Understand water conditions
If you swim in the sea, make it your mission to understand tides and currents. If you’re going to be swimming in fresh water, learn what you can about temperature, water depth, and underwater hazards. No two bodies of water are the same, and there’s a big difference between a lake, a tidal river, and the sea.
Common sense swimming rules
Check the weather before you go. Take plenty of warm clothing for afterwards. Pack a hot thermos. Always tell someone where you’re going. Pay attention to lifeguard flags, buoys and other markers. Swim parallel to the shore rather than out and back.
Cold water swimming is, well, cold. And hypothermia is a real thing, even in water that doesn’t seem especially cold. Learn to recognise the signs of hypothermia in others, and be realistic about your limits (it’s difficult to spot it in yourself). Know that wind and air temperature can have as much of an impact as water temperature.
And be serious about getting warm as soon as possible after your swim – the chill can catch you off-guard after a few minutes once the blood starts circulating normally again. Put a warm hat, socks and gloves on first then quickly get dressed with layers and get out of the wind.
Be visible in the water
Never swim without a brightly coloured swim cap and safety buoy. A swimmer is very small and almost completely submerged, so don’t expect other water users like boats, light craft, and jet skis to be able to see you. If you swim early in the morning, consider tucking a light stick under your goggles strap.
Know what to do in an emergency
We hope nothing will ever happen, but do you know who to contact if it does? Call the Coastguard on 999 (yes, they’re an emergency service).
Prepare for post-swim
Phew, you’re out!

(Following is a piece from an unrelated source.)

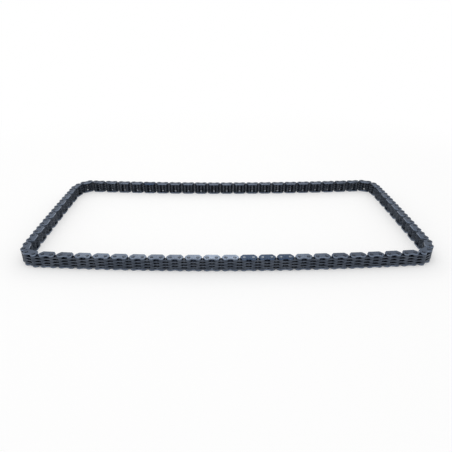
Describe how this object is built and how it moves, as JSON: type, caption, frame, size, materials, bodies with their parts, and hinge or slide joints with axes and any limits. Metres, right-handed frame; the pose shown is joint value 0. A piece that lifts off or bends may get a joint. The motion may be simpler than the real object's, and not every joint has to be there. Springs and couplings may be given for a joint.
{
  "type": "timing chain",
  "caption": "Closed loop of inverted-tooth timing chain lying on its edge, with toes inside, guide plates on both faces and three dark blue timing-mark plates.",
  "frame": {"origin": "on the ground under the middle of the loop's box, at the level of the lower riveted pin heads", "axes": "+X along the long runs, +Z along the pins, the bowed-out long run at -Y"},
  "size_m": [0.4502, 0.2212, 0.0154],
  "materials": {
    "plate_steel": "dark hardened steel, lightly oiled",
    "guide_steel": "dark slate steel, tumbled satin",
    "pin_steel": "riveted heads, worn brighter",
    "timing_mark_finish": "dark blue mark on steel"
  },
  "bodies": {
    "front_left_run": {"front_left_run_guides": "guide_steel", "front_left_run_plates": "plate_steel", "front_left_run_pins": "pin_steel"},
    "front_middle_run": {"timing_mark_guides": "timing_mark_finish", "front_middle_run_guides": "guide_steel", "front_middle_run_plates": "plate_steel", "front_middle_run_pins": "pin_steel"},
    "front_right_run": {"front_right_run_guides": "guide_steel", "front_right_run_plates": "plate_steel", "front_right_run_pins": "pin_steel"},
    "front_right_link_1": {"front_right_link_1_guides": "guide_steel", "front_right_link_1_plates": "plate_steel", "front_right_link_1_pins": "pin_steel"},
    "front_right_link_2": {"front_right_link_2_plates": "plate_steel"},
    "front_right_link_3": {"front_right_link_3_guides": "guide_steel", "front_right_link_3_plates": "plate_steel", "front_right_link_3_pins": "pin_steel"},
    "right_run_front": {"right_run_front_guides": "guide_steel", "right_run_front_plates": "plate_steel", "right_run_front_pins": "pin_steel"},
    "right_run_back": {"right_run_back_guides": "guide_steel", "right_run_back_plates": "plate_steel", "right_run_back_pins": "pin_steel"},
    "back_right_link_1": {"back_right_link_1_guides": "guide_steel", "back_right_link_1_plates": "plate_steel", "back_right_link_1_pins": "pin_steel"},
    "back_right_link_2": {"back_right_link_2_plates": "plate_steel"},
    "back_right_link_3": {"back_right_link_3_guides": "guide_steel", "back_right_link_3_plates": "plate_steel", "back_right_link_3_pins": "pin_steel"},
    "back_right_run": {"back_right_run_guides": "guide_steel", "back_right_run_plates": "plate_steel", "back_right_run_pins": "pin_steel"},
    "back_middle_run": {"back_middle_run_guides": "guide_steel", "back_middle_run_plates": "plate_steel", "back_middle_run_pins": "pin_steel"},
    "back_left_run": {"back_left_run_guides": "guide_steel", "back_left_run_plates": "plate_steel", "back_left_run_pins": "pin_steel"},
    "back_left_link_1": {"back_left_link_1_guides": "guide_steel", "back_left_link_1_plates": "plate_steel", "back_left_link_1_pins": "pin_steel"},
    "back_left_link_2": {"back_left_link_2_plates": "plate_steel"},
    "back_left_link_3": {"back_left_link_3_guides": "guide_steel", "back_left_link_3_plates": "plate_steel", "back_left_link_3_pins": "pin_steel"},
    "left_run_back": {"left_run_back_guides": "guide_steel", "left_run_back_plates": "plate_steel", "left_run_back_pins": "pin_steel"},
    "left_run_front": {"left_run_front_guides": "guide_steel", "left_run_front_plates": "plate_steel", "left_run_front_pins": "pin_steel"},
    "front_left_link_1": {"front_left_link_1_guides": "guide_steel", "front_left_link_1_plates": "plate_steel", "front_left_link_1_pins": "pin_steel"},
    "front_left_link_2": {"front_left_link_2_plates": "plate_steel"},
    "front_left_link_3": {"front_left_link_3_guides": "guide_steel", "front_left_link_3_plates": "plate_steel", "front_left_link_3_pins": "pin_steel"}
  },
  "joints": [
    {"name": "front_middle_run_to_front_right_run_pivot", "type": "hinge", "parent": "front_middle_run", "child": "front_right_run", "pos_m": [0.062, -0.10619, 0.00772], "axis": [0, 0, 1], "range_deg": [-6, 6]},
    {"name": "front_right_run_to_front_right_link_1_pivot", "type": "hinge", "parent": "front_right_run", "child": "front_right_link_1", "pos_m": [0.20461, -0.09788, 0.00772], "axis": [0, 0, 1], "range_deg": [-6, 6]},
    {"name": "front_right_link_1_to_front_right_link_2_pivot", "type": "hinge", "parent": "front_right_link_1", "child": "front_right_link_2", "pos_m": [0.2125, -0.09255, 0.00772], "axis": [0, 0, 1], "range_deg": [-10, 15]},
    {"name": "front_right_link_2_to_front_right_link_3_pivot", "type": "hinge", "parent": "front_right_link_2", "child": "front_right_link_3", "pos_m": [0.21783, -0.08466, 0.00772], "axis": [0, 0, 1], "range_deg": [-10, 15]},
    {"name": "front_right_link_3_to_right_run_front_pivot", "type": "hinge", "parent": "front_right_link_3", "child": "right_run_front", "pos_m": [0.22077, -0.0756, 0.00772], "axis": [0, 0, 1], "range_deg": [-6, 4]},
    {"name": "right_run_front_to_right_run_back_pivot", "type": "hinge", "parent": "right_run_front", "child": "right_run_back", "pos_m": [0.22152, 0.01012, 0.00772], "axis": [0, 0, 1], "range_deg": [-8, 12]},
    {"name": "right_run_back_to_back_right_link_1_pivot", "type": "hinge", "parent": "right_run_back", "child": "back_right_link_1", "pos_m": [0.22077, 0.08632, 0.00772], "axis": [0, 0, 1], "range_deg": [-6, 4]},
    {"name": "back_right_link_1_to_back_right_link_2_pivot", "type": "hinge", "parent": "back_right_link_1", "child": "back_right_link_2", "pos_m": [0.21912, 0.0957, 0.00772], "axis": [0, 0, 1], "range_deg": [-15, 10]},
    {"name": "back_right_link_2_to_back_right_link_3_pivot", "type": "hinge", "parent": "back_right_link_2", "child": "back_right_link_3", "pos_m": [0.21326, 0.1032, 0.00772], "axis": [0, 0, 1], "range_deg": [-15, 10]},
    {"name": "back_right_link_3_to_back_right_run_pivot", "type": "hinge", "parent": "back_right_link_3", "child": "back_right_run", "pos_m": [0.20442, 0.10677, 0.00772], "axis": [0, 0, 1], "range_deg": [-6, 6]},
    {"name": "front_left_run_to_front_middle_run_pivot", "type": "hinge", "parent": "front_middle_run", "child": "front_left_run", "pos_m": [-0.06181, -0.10619, 0.00772], "axis": [0, 0, 1], "range_deg": [-6, 6]},
    {"name": "front_left_link_3_to_front_left_run_pivot", "type": "hinge", "parent": "front_left_run", "child": "front_left_link_3", "pos_m": [-0.20442, -0.09788, 0.00772], "axis": [0, 0, 1], "range_deg": [-6, 6]},
    {"name": "front_left_link_2_to_front_left_link_3_pivot", "type": "hinge", "parent": "front_left_link_3", "child": "front_left_link_2", "pos_m": [-0.21326, -0.09431, 0.00772], "axis": [0, 0, 1], "range_deg": [-10, 15]},
    {"name": "front_left_link_1_to_front_left_link_2_pivot", "type": "hinge", "parent": "front_left_link_2", "child": "front_left_link_1", "pos_m": [-0.21912, -0.08681, 0.00772], "axis": [0, 0, 1], "range_deg": [-10, 15]},
    {"name": "left_run_front_to_front_left_link_1_pivot", "type": "hinge", "parent": "front_left_link_1", "child": "left_run_front", "pos_m": [-0.22077, -0.07743, 0.00772], "axis": [0, 0, 1], "range_deg": [-4, 6]},
    {"name": "left_run_back_to_left_run_front_pivot", "type": "hinge", "parent": "left_run_front", "child": "left_run_back", "pos_m": [-0.22152, -0.00123, 0.00772], "axis": [0, 0, 1], "range_deg": [-12, 8]},
    {"name": "back_left_link_3_to_left_run_back_pivot", "type": "hinge", "parent": "left_run_back", "child": "back_left_link_3", "pos_m": [-0.22077, 0.08449, 0.00772], "axis": [0, 0, 1], "range_deg": [-4, 6]},
    {"name": "back_left_link_2_to_back_left_link_3_pivot", "type": "hinge", "parent": "back_left_link_3", "child": "back_left_link_2", "pos_m": [-0.21783, 0.09355, 0.00772], "axis": [0, 0, 1], "range_deg": [-15, 10]},
    {"name": "back_left_link_1_to_back_left_link_2_pivot", "type": "hinge", "parent": "back_left_link_2", "child": "back_left_link_1", "pos_m": [-0.2125, 0.10144, 0.00772], "axis": [0, 0, 1], "range_deg": [-15, 10]},
    {"name": "back_left_run_to_back_left_link_1_pivot", "type": "hinge", "parent": "back_left_link_1", "child": "back_left_run", "pos_m": [-0.20461, 0.10677, 0.00772], "axis": [0, 0, 1], "range_deg": [-6, 6]},
    {"name": "back_middle_run_to_back_left_run_pivot", "type": "hinge", "parent": "back_left_run", "child": "back_middle_run", "pos_m": [-0.062, 0.09846, 0.00772], "axis": [0, 0, 1], "range_deg": [-6, 6]}
  ],
  "couplings": [
    {"joint": "front_right_run_to_front_right_link_1_pivot", "follows": "front_middle_run_to_front_right_run_pivot", "ratio": -1},
    {"joint": "front_right_link_2_to_front_right_link_3_pivot", "follows": "front_right_link_1_to_front_right_link_2_pivot", "ratio": 1},
    {"joint": "front_right_link_3_to_right_run_front_pivot", "follows": "right_run_front_to_right_run_back_pivot", "ratio": -0.5},
    {"joint": "right_run_back_to_back_right_link_1_pivot", "follows": "right_run_front_to_right_run_back_pivot", "ratio": -0.5},
    {"joint": "back_right_link_1_to_back_right_link_2_pivot", "follows": "front_right_link_1_to_front_right_link_2_pivot", "ratio": -1},
    {"joint": "back_right_link_2_to_back_right_link_3_pivot", "follows": "front_right_link_1_to_front_right_link_2_pivot", "ratio": -1},
    {"joint": "back_right_link_3_to_back_right_run_pivot", "follows": "front_middle_run_to_front_right_run_pivot", "ratio": 1},
    {"joint": "front_left_run_to_front_middle_run_pivot", "follows": "front_middle_run_to_front_right_run_pivot", "ratio": -1},
    {"joint": "front_left_link_3_to_front_left_run_pivot", "follows": "front_middle_run_to_front_right_run_pivot", "ratio": 1},
    {"joint": "front_left_link_2_to_front_left_link_3_pivot", "follows": "front_right_link_1_to_front_right_link_2_pivot", "ratio": 1},
    {"joint": "front_left_link_1_to_front_left_link_2_pivot", "follows": "front_right_link_1_to_front_right_link_2_pivot", "ratio": 1},
    {"joint": "left_run_front_to_front_left_link_1_pivot", "follows": "right_run_front_to_right_run_back_pivot", "ratio": 0.5},
    {"joint": "left_run_back_to_left_run_front_pivot", "follows": "right_run_front_to_right_run_back_pivot", "ratio": -1},
    {"joint": "back_left_link_3_to_left_run_back_pivot", "follows": "right_run_front_to_right_run_back_pivot", "ratio": 0.5},
    {"joint": "back_left_link_2_to_back_left_link_3_pivot", "follows": "front_right_link_1_to_front_right_link_2_pivot", "ratio": -1},
    {"joint": "back_left_link_1_to_back_left_link_2_pivot", "follows": "front_right_link_1_to_front_right_link_2_pivot", "ratio": -1},
    {"joint": "back_left_run_to_back_left_link_1_pivot", "follows": "front_middle_run_to_front_right_run_pivot", "ratio": -1},
    {"joint": "back_middle_run_to_back_left_run_pivot", "follows": "front_middle_run_to_front_right_run_pivot", "ratio": 1}
  ]
}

Don’t let that exhilarating post-swim feeling stop you from getting warm, dry, and out of the elements. Swim hat off, woolly hat on. Now put warm socks on. Then you can take off your swim suit and get dressed.
Prioritise layers rather than one thick outfit – that way you’ll get warm even if it takes a while to get dressed with chilly fingers. Start sipping on the warm drink you prepped in your thermos, and start walking around to get your core temperature up.